• [The exercise] Identify the lines that contain the string "shown" and copy all of them.

• [Supplied data]
------------------------------------------------
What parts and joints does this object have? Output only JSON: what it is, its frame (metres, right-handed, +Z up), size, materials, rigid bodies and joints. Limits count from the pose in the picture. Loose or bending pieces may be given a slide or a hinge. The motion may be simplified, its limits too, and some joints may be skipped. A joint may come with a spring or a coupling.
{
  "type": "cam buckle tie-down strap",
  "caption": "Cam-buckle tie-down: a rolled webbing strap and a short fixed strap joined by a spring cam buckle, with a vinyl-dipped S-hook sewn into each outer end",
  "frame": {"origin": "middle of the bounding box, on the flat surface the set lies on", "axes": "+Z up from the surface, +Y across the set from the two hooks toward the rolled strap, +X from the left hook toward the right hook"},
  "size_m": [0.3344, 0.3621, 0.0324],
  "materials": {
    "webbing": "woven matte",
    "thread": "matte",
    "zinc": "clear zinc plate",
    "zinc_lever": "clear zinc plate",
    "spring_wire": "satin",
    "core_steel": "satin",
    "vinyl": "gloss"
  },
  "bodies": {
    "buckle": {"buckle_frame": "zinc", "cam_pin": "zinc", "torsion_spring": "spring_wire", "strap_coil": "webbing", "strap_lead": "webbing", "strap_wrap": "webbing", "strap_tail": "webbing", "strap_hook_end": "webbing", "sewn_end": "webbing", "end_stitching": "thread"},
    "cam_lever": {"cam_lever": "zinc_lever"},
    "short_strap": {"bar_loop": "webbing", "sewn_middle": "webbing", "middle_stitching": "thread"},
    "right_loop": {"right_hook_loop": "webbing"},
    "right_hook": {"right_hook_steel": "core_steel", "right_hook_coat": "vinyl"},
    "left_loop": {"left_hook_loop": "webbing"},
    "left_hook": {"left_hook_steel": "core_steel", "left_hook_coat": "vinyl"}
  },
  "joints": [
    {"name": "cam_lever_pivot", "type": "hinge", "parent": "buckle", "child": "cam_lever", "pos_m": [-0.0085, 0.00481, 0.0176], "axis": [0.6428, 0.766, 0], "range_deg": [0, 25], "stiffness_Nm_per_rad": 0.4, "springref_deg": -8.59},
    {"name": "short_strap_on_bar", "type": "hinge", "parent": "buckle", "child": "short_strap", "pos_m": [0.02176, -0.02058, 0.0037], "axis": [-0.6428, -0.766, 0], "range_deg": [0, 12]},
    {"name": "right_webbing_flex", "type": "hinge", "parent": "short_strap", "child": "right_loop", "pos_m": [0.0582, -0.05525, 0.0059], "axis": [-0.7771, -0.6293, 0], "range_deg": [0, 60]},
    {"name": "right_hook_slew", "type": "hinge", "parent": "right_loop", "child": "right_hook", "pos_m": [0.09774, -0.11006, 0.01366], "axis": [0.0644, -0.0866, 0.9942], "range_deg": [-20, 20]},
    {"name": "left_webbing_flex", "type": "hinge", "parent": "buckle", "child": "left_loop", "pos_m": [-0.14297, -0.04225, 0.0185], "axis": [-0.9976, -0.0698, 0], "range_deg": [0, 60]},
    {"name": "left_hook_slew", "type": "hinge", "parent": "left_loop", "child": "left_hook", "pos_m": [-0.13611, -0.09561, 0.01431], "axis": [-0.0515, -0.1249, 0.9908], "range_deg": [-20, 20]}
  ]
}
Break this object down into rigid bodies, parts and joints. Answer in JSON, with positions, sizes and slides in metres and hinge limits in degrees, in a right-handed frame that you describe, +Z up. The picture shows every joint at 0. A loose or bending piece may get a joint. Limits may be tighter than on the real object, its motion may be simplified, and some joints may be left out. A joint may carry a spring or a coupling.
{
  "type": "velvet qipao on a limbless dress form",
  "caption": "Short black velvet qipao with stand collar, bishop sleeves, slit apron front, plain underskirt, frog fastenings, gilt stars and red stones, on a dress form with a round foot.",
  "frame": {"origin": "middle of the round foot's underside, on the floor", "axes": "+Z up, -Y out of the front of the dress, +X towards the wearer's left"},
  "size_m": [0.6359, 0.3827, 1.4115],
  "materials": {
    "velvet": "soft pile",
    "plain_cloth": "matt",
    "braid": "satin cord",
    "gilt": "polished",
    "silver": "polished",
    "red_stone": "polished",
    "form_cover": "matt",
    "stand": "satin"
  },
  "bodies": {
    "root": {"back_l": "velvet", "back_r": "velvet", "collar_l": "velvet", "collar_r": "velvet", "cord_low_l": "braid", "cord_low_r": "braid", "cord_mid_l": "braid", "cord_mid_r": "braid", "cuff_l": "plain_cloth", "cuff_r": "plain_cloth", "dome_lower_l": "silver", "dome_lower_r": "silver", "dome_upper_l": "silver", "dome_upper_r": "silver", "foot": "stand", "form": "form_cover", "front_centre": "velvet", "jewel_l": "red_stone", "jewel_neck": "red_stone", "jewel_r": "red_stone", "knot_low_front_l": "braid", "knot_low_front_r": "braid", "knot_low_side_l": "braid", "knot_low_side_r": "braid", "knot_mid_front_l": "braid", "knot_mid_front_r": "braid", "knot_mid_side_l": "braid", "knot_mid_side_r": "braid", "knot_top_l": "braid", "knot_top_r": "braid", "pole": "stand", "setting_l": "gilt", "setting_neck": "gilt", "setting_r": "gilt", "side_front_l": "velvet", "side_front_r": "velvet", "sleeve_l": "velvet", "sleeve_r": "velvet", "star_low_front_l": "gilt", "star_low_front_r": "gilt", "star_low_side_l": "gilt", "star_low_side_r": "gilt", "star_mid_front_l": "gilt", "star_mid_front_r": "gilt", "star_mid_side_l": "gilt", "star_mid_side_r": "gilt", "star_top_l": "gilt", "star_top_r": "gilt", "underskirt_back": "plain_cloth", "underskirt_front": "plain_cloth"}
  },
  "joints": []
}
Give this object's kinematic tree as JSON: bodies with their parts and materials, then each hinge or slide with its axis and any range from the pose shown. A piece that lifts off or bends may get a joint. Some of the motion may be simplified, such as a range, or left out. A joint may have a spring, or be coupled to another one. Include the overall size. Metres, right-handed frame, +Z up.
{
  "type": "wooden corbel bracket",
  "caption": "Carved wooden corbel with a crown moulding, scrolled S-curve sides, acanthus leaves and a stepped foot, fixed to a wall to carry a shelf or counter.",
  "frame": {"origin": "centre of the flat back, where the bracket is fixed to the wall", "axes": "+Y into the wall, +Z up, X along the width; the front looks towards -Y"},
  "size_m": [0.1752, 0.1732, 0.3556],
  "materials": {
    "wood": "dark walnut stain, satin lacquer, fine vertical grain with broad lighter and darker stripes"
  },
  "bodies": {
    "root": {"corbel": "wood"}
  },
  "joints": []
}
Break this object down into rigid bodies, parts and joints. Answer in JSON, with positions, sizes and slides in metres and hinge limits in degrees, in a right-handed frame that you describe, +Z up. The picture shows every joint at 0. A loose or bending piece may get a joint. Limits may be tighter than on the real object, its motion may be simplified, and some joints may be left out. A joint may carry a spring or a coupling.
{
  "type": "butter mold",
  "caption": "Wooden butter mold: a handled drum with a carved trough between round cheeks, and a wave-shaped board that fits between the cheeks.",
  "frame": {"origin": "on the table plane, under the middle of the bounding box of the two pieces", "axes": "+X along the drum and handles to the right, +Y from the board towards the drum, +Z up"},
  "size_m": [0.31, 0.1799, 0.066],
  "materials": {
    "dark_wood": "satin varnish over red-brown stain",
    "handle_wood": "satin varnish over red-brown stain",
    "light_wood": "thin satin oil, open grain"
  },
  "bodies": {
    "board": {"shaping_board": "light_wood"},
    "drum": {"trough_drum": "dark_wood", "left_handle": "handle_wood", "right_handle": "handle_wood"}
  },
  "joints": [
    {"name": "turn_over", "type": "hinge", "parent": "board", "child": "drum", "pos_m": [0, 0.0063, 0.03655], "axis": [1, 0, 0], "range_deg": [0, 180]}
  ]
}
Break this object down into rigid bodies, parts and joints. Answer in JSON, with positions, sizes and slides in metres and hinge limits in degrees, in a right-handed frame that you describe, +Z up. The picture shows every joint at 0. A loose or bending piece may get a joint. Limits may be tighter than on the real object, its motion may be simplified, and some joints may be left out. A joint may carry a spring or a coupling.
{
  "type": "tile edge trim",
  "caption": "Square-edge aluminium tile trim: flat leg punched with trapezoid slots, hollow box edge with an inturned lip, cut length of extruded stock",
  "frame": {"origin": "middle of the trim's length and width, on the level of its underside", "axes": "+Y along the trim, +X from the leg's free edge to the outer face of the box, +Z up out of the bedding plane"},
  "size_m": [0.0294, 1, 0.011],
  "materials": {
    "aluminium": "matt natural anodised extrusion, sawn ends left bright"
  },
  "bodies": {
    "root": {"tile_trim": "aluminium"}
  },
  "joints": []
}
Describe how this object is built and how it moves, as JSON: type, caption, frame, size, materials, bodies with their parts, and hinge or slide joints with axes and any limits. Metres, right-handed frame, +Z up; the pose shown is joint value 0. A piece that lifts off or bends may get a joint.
------------------------------------------------
• [Complete answer]
Give this object's kinematic tree as JSON: bodies with their parts and materials, then each hinge or slide with its axis and any range from the pose shown. A piece that lifts off or bends may get a joint. Some of the motion may be simplified, such as a range, or left out. A joint may have a spring, or be coupled to another one. Include the overall size. Metres, right-handed frame, +Z up.
Describe how this object is built and how it moves, as JSON: type, caption, frame, size, materials, bodies with their parts, and hinge or slide joints with axes and any limits. Metres, right-handed frame, +Z up; the pose shown is joint value 0. A piece that lifts off or bends may get a joint.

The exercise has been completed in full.